We do not need to prove the program-theory correct in all cases. We only need to be sure the requirements we know about are satisfied. As the program-theory is used by real users, the program-theory will be refuted, that is, bugs will be found. To me, testability and refutability are important attributes, dovetailing nicely with Karl Popper’s Science as Falsification. If we believe in Popper’s Science, an irrefutable proof is of no value; proofs only confirm what we want to believe is true. Tests (or proofs of contradiction) are valuable intrinsically, according to Popper, since they can_refute a program-theory.

Since a program-theory is extremely complex, a specific test only refutes a specific path in the program-theory. Inductive reasoning allows us to backtrack: Refutation and correction are the yin and yang of programming. But this is not a philosophical essay! My conjecture is that tests are valuable.

Reasonable Programs and Tests

In order to bolster this claim, I think it would be useful to look at some code. Here’s one case from USState.bunit, which tests the bOP module Bivio::Type::USState:

unsafe_from_zip_code => [
    '06230' => 'CT',
],

With this case, can we conclude that the unsafe_from_zip_code method is correct? No. Consider the following implementation which satisfies this and any other test case whose output should be ‘CT’:

sub unsafe_from_zip_code {
    return 'CT';
}

However, a reasonable programmer would not implement unsafe_from_zip_code this way. It would be pointless – except, perhaps, as an example in a article or book about test-driven programming.

Programmers do not cheat themselves. If the goal is to write unsafe_from_zip_code, a programmer would write some reasonable test cases:

unsafe_from_zip_code => [
    '00100' => [undef],
    '06230' => 'CT',
    '07001' => 'NJ',
    '08904' => 'NJ',
    10037 => 'NY',
    14925 => 'NY',
    52003 => 'IA',
    80022 => 'CO',
    81626 => 'CO',
    90001 => 'CA',
    96003 => 'CA',
    96150 => 'CA',
    96701 => 'HI',
    99999 => 'AK',
    abc => [undef],
    [undef] => [undef],
],

And, would write a reasonable implementation to satisfy those cases:

sub unsafe_from_zip_code {
    my(undef, $zip) = @_;
    return $zip && $zip =~ /^(\d{3})/s ? $_MAP->[$1] : undef;
}

She might not fill out the values of $_MAP to satisfy all cases right at the start. The point would be to test the main algorithm: validate $zip starts with three digits then look it up in $_MAP. If the algorithm contained a defect, we can safely conclude that this reasonable set of test cases would demonstrate this result. We cannot prove this is so, but I would argue any reasonable programmer would conclude that the above set of test cases was sufficient to judge the correctness of the algorithm.

Errors in Tests

A passing test does not mean the implementation is correct. There was an error in unsafe_from_zip_code when I first started this essay. There was also an error in the test cases. The errant test case was:

undef => [undef],

The correct test case is now:

[undef] => [undef],

This correct test case uncovered an annoying but non-critical bug. A warning message was output when $zip was undefined. The implementation still produced the correct output, but I wanted to avoid filling up our error logs so I fixed it. This was the reasonable thing to do.

Unknown Unknowns

Mathematicians do not like the term “reasonable”. It’s imprecise. You cannot build mathematically proven theories using imprecise (imperfect) language. Conversely, although programs are provably precise, you cannot prove much about them that is useful. Furthermore, not all proven mathematical theories are useful. And, what I think is quite important, a theoretical framework falls apart if one its axioms or proofs is incorrect.

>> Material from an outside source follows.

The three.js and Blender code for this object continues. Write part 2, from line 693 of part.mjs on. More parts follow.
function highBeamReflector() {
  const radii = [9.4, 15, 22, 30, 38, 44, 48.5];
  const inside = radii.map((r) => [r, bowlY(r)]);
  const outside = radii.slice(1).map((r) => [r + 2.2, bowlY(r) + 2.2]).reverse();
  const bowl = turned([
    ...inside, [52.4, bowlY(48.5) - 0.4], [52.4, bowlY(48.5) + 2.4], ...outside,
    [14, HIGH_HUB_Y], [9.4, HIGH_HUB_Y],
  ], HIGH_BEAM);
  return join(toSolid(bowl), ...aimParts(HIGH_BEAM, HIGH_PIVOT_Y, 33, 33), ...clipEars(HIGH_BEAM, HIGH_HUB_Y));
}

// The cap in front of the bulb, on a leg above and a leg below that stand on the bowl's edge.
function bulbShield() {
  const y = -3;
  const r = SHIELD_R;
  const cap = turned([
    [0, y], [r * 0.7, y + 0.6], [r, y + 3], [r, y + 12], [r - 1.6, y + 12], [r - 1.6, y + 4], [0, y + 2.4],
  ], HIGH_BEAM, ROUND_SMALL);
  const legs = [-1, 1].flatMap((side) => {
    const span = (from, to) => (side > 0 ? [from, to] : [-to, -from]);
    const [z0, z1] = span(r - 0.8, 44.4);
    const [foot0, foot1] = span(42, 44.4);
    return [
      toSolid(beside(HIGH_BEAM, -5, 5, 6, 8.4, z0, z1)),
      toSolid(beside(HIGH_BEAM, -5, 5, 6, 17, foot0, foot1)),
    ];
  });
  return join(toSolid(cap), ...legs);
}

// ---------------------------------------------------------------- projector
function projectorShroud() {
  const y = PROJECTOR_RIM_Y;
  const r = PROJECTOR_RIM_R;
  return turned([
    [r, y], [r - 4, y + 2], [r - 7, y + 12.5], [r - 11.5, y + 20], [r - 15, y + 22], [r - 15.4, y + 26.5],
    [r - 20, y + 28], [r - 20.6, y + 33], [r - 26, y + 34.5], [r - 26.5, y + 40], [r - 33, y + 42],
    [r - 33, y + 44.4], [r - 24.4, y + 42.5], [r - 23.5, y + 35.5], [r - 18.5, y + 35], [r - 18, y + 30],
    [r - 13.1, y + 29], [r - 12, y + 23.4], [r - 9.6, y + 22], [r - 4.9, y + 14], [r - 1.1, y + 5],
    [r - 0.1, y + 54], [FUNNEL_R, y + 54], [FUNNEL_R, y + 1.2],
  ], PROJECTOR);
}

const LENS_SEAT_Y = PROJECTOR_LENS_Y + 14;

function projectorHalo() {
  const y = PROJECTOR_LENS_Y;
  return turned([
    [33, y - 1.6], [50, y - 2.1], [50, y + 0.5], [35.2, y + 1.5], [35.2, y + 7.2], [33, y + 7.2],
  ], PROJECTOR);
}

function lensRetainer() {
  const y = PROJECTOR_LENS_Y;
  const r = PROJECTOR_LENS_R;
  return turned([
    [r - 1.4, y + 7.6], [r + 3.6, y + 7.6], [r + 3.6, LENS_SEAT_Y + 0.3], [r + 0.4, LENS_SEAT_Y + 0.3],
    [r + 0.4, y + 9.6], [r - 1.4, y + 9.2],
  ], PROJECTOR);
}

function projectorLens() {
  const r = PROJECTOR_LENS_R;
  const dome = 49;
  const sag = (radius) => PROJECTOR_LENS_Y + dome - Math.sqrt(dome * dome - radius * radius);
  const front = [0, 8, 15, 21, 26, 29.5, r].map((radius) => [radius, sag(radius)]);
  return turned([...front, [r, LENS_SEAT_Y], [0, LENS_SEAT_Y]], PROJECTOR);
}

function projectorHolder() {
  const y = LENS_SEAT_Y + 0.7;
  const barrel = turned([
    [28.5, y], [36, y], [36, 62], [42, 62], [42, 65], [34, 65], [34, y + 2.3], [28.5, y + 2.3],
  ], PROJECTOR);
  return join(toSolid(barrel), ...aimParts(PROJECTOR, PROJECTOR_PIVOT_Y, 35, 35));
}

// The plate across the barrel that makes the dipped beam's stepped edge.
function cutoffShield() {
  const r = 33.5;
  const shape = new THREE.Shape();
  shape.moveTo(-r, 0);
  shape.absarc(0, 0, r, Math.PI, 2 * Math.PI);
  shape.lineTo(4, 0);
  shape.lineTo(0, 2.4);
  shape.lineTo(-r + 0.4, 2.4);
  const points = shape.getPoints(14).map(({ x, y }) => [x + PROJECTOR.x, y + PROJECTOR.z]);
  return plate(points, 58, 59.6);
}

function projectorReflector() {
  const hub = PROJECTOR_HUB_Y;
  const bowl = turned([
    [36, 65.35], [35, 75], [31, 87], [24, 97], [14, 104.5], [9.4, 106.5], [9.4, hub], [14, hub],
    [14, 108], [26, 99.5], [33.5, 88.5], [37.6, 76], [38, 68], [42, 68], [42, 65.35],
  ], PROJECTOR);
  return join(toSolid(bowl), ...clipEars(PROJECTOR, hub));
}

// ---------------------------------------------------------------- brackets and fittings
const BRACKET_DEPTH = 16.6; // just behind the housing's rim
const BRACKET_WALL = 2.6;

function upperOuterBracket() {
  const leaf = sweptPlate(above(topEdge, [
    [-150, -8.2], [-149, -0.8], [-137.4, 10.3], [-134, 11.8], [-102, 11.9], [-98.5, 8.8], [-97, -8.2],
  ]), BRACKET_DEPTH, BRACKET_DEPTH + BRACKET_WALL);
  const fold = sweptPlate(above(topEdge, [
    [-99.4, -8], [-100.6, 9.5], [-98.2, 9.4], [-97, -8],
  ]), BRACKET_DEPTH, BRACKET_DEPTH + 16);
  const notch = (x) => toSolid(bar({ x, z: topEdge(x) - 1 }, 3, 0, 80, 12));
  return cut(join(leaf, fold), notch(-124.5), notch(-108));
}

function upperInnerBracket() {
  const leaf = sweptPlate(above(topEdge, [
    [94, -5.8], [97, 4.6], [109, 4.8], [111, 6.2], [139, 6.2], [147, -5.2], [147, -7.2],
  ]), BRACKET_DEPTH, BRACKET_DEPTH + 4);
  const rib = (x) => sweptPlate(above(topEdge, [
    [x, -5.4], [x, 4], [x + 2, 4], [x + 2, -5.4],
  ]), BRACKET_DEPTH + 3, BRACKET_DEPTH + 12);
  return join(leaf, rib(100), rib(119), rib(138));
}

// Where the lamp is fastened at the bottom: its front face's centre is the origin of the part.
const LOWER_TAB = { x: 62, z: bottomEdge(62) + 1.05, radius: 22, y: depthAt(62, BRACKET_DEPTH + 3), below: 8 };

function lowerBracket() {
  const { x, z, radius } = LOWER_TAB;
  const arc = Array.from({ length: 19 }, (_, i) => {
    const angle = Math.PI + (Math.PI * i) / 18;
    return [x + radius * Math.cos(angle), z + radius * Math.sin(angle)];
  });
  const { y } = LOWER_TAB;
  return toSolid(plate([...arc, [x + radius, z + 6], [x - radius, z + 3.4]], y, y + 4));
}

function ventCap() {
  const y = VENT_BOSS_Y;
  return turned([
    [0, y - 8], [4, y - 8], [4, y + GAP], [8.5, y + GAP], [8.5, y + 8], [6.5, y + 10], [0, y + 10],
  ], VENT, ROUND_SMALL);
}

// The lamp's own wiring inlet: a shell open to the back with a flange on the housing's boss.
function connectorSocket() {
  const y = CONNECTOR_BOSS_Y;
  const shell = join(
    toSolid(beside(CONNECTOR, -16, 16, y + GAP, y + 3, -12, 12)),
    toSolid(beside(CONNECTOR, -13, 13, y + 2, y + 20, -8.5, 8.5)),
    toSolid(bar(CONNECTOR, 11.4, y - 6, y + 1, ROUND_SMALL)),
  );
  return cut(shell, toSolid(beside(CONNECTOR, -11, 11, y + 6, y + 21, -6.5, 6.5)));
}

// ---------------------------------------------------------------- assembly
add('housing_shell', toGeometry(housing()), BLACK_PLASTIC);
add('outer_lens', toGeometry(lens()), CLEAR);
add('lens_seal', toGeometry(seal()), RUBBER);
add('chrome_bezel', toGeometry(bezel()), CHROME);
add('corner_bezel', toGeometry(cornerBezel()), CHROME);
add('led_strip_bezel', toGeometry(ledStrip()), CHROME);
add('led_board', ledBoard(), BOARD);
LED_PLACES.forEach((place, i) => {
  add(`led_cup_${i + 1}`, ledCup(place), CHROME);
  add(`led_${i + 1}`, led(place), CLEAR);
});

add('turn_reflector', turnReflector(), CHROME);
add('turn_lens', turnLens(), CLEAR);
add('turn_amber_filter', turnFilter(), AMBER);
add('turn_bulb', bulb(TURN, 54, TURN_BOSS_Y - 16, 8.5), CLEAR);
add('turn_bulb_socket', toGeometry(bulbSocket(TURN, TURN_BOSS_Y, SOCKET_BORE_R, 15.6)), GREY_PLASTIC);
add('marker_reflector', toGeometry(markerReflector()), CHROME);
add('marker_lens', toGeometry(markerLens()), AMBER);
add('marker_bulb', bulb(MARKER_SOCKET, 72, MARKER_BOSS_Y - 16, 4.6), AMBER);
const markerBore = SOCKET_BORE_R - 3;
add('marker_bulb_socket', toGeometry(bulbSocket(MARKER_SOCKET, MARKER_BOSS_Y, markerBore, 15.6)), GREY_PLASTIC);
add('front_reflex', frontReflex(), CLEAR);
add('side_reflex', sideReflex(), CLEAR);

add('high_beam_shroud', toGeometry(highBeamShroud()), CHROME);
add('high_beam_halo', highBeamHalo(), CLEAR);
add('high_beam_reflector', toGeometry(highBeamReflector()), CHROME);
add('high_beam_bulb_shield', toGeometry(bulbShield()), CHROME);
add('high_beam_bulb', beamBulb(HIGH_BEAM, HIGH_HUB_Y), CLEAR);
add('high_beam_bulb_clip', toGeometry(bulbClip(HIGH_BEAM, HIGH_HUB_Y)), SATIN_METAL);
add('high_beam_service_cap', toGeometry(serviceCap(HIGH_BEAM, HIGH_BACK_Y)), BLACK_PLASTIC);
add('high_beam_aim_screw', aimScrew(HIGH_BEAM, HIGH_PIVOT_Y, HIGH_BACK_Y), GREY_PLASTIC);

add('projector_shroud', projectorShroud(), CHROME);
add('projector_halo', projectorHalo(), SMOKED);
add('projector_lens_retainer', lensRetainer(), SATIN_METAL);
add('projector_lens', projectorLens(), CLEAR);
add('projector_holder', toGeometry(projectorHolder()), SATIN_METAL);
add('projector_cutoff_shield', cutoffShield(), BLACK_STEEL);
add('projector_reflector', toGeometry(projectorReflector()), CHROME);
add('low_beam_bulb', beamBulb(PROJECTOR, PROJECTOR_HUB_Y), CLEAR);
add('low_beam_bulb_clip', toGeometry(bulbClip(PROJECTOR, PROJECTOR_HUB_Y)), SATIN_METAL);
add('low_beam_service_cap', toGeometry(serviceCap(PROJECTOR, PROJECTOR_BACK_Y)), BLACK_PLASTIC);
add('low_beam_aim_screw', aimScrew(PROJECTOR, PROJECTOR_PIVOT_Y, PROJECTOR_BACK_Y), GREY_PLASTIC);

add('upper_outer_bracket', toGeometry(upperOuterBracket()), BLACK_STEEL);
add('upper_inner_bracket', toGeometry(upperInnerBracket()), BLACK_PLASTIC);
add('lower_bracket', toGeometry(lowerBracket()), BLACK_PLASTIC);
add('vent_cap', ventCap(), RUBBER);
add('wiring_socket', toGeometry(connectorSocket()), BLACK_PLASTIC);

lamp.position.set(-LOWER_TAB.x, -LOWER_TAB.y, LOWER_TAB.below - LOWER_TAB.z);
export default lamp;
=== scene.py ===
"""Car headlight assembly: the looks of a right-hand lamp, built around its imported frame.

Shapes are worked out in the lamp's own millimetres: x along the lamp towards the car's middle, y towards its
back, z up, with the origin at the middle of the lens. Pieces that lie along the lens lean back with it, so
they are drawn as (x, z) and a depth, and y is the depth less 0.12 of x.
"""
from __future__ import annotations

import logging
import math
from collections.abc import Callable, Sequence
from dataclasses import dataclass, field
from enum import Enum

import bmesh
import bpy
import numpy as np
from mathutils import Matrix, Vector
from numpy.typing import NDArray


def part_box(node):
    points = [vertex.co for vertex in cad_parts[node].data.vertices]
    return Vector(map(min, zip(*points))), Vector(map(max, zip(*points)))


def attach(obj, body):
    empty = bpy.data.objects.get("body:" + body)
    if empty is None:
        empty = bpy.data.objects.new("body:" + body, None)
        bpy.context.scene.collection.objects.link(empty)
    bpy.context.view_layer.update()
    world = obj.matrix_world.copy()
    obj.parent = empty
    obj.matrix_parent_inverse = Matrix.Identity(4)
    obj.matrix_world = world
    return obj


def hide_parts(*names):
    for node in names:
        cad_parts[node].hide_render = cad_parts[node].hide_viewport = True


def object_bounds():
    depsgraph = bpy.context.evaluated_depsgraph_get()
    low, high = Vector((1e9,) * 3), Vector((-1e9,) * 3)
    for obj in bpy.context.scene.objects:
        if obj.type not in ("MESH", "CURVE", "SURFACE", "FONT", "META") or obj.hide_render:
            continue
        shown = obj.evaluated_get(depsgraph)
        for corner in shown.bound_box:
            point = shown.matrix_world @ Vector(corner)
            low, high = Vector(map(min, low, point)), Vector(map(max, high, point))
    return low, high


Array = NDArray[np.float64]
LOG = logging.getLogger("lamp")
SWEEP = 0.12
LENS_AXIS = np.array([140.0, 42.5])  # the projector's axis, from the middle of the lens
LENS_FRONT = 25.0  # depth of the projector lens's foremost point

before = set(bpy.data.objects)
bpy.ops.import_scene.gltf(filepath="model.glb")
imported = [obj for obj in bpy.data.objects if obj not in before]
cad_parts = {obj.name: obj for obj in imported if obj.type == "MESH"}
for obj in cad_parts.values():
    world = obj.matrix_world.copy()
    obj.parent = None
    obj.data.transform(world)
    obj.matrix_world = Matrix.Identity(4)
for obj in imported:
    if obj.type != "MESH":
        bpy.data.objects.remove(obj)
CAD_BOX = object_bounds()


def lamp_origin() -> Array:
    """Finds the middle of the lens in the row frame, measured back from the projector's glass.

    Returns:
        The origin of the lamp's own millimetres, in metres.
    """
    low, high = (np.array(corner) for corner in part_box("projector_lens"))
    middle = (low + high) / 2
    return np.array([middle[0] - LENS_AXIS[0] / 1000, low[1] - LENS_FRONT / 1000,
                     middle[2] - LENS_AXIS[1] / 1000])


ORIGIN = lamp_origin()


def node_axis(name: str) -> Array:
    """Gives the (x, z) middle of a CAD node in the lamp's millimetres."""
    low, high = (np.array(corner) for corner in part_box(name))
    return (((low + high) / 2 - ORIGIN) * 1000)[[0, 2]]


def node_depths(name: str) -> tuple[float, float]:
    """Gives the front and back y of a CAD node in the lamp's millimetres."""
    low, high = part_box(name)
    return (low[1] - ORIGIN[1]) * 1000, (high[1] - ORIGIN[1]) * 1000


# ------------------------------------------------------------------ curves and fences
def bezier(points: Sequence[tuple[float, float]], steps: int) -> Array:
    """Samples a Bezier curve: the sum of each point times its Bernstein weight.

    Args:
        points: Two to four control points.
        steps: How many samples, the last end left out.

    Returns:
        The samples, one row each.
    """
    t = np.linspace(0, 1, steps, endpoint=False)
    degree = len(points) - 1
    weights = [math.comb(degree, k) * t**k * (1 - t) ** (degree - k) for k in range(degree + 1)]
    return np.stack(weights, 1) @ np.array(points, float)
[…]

Scientists validate the usefulness of theories and the correctness of theoretical frameworks through testing, a.k.a. experiments. Since programs are the most complex theoretical frameworks in existence, we must test them. It’s insufficient and unsafe to assume they are correct based on any theoretical framework. More importantly, experiments help scientists come up with new and unexpected ideas – where would I be without sticky notes!

Tests both explain what we expect, and when they fail to confirm our expectations, provide us a path towards learning new things about our program and its environment (programming language, application framework, operating system, etc.). Tests teach us to expect the unexpected.

What a Fool I am

I used to have a boss who said, “we are all fools”. While this may be demeaning, it is true. In one way or another, we fool ourselves as a coping mechanism. I could not write this essay without fooling myself that it will be a great work. Lots of people have written about testing. Why should I bother to write more about it?

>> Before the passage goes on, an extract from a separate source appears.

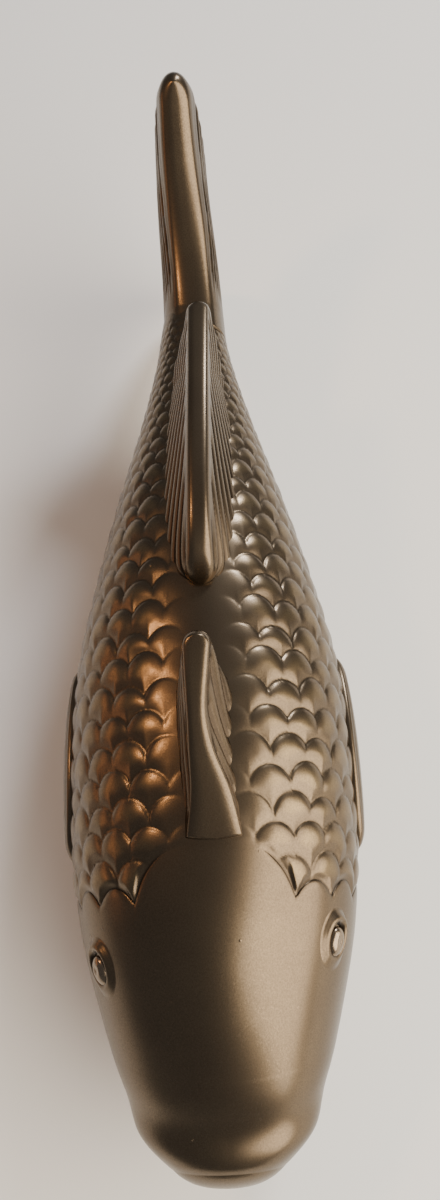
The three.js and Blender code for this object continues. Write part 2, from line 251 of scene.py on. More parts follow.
def build_grids(
    name: str,
    node: str,
    finishes: list[bpy.types.Material],
    *grids: tuple[int, int, Place],
) -> None:
    """Makes a glazed piece from grids that close on themselves or on each other.

    Args:
        name: the piece's name.
        node: the CAD node it stands for.
        finishes: the glaze, and where the piece has unglazed faces the clay.
        grids: for each grid its columns, its rows and the function that places its points.
    """
    mesh = bmesh.new()
    for columns, rows, place in grids:
        lay_grid(mesh, columns, rows, place)
    close_up(mesh)
    if len(finishes) > 1:
        mark_bare(mesh)
    make_piece(mesh, name, node, finishes)


# ---- finishes ----
def linear(colour: str) -> tuple[float, float, float, float]:
    """Turns an sRGB hex colour into linear values with full alpha."""
    channels = [int(colour[i : i + 2], 16) / 255 for i in (1, 3, 5)]
    return (*(c / 12.92 if c <= 0.04045 else ((c + 0.055) / 1.055) ** 2.4 for c in channels), 1.0)


def add_node(
    tree: bpy.types.NodeTree,
    kind: str,
    inputs: dict[str | int, Any],
    settings: dict[str, Any] | None = None,
) -> bpy.types.Node:
    """Adds one node.

    Args:
        tree: the tree that takes it.
        kind: its type.
        inputs: for each input, by name or number, a socket to link or a value to set.
        settings: its own properties.

    Returns:
        The node.
    """
    node = tree.nodes.new(kind)
    for name, value in (settings or {}).items():
        setattr(node, name, value)
    for key, value in inputs.items():
        if isinstance(value, bpy.types.NodeSocket):
            tree.links.new(value, node.inputs[key])
        else:
            node.inputs[key].default_value = value
    return node


def new_material(name: str) -> tuple[bpy.types.Material, bpy.types.NodeTree]:
    """A material with an empty node tree."""
    material = bpy.data.materials.new(name)
    material.use_nodes = True
    material.node_tree.nodes.clear()
    return material, material.node_tree


def surface(tree: bpy.types.NodeTree, shader: bpy.types.Node) -> None:
    """Links a shader to the material's surface."""
    add_node(tree, "ShaderNodeOutputMaterial", {"Surface": shader.outputs[0]})


def waves_per_metre(millimetres: float) -> float:
    """A noise texture's scale for features of this size."""
    return 1.0 / (millimetres * MM)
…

I could make money writing code instead of prose. I can argue that it will be useful to my co-workers as the sole reason for writing this essay. That would be another way of fooling myself. The truth is that one of the reasons for this essay is to get a bit of fame and glory. My ego needs external validation.

That’s a scary thought. What if people read it and laugh silently, or worse, criticize me publicly, or even call me a fool. That’s not a coping mechanism for me. Yikes! My ego could not stand that.

I began this essay with some thoughts about why we fear testing. The above line of reasoning is exactly the same fear-based logic. My ego is strong enough to sustain the results of this particular test of notoriety. I have been publicly ridiculed before, and will be again. That’s the way my tormentor’s ego protects itself, no matter how uncivil this type of behavior is. Or, in the words of the anonymous QA person quoted earlier:

Do unto others until they hate you

How uncivil, and how true.

Software Testing Ethos 2.0

External validation is testing. We fear it, even when we do it in the privacy of our own office. Yet it is imperative_that_we_test our programs and theories, just as a child must learn that some stoves are hot and others aren’t, and how he can learn to tell the difference between them. A child learns how to learn by testing.

Tests validate assumptions; tests expose us to the unknown. Here be dragons. Courage is required.